La Juve, comunque, vinceva ed era imbattuta nell’intera Europa, anche se non esaltava. Il pressing sarebbe arrivato progressivamente a completare l’impresa.
Ed invece, non è stato così.
All’Olimpico contro la Lazio, finalmente si è vista la Juventus attesa. Per mezzora ha dominato la scena mettendo, con il suo pressing ed il successivo palleggio e verticalizzazioni, in estrema difficoltà la miglior Lazio.
Il ritorno al gol (ed al sorriso) di Cristiano Ronaldo è stato un capolavoro tattico tecnico con interventi di prima intenzione di Bentacour–Dybala e conclusione di CR7.
Poi però la Juve ha finito la benzina. Una cosa è la teoria. Una cosa la pratica. Il professore Sarri forse, sul suo quaderno, non lo aveva sottolineato: il pressing brucia energie a dismisura.
Il carburante era finito. La Juve è rimasta alla mercè della Lazio. Bonucci e De Ligt sono rimasti inchiodati a terra ad osservare Luis Felipe che per la prima volta siglava una rete (e di testa); Milinkovic bruciava l’intera difesa con una incursione spietata sull’ennesimo assist di Luis Alberto. Perfino il modestissimo Caicedo si prendeva il lusso di umiliare la Signora mentre Immobile la graziava facendosi parare il rigore dal miglior juventino, il portiere Szczesny.
Insomma una significativa debacle sulla quale riflettere. La Juve distrutta dal suo stesso Pressing. Sembra un paradosso.
Grave? Non grave?
Rimediabile sicuramente. Il parco juventino è tale da poter fronteggiare qualsiasi situazione.

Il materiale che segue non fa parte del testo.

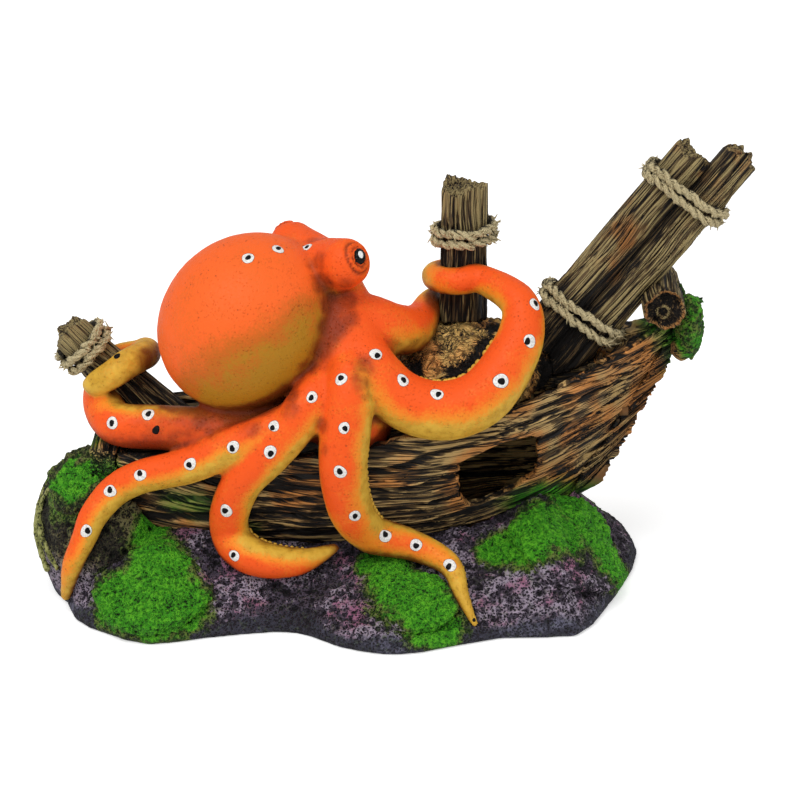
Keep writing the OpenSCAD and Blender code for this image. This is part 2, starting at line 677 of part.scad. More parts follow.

Se ci fossero idee ed umiltà. Per riprendere il cammino e non perdere ulteriore quota, bisognerebbe temporaneamente tornare all’antico. Al gioco-Allegri: speculativo ma vincente; così come Sarri aveva fatto fino alle sostituzioni immotivate di Ronaldo in Russia e poi in campionato. Hanno distrutto il campione portoghese rilanciando Dybala. Cercando, piano piano, di impostare fisicamente il pressing.
Chissà? Intanto c’è da dire: uno) che non si incontrano tutti i giorni squadre come il Sassuolo e la Lazio; due) che l’Inter rimane sempre a 3 punti ed anche a Milano i problemi non mancano sul piano del gioco che ancora latita.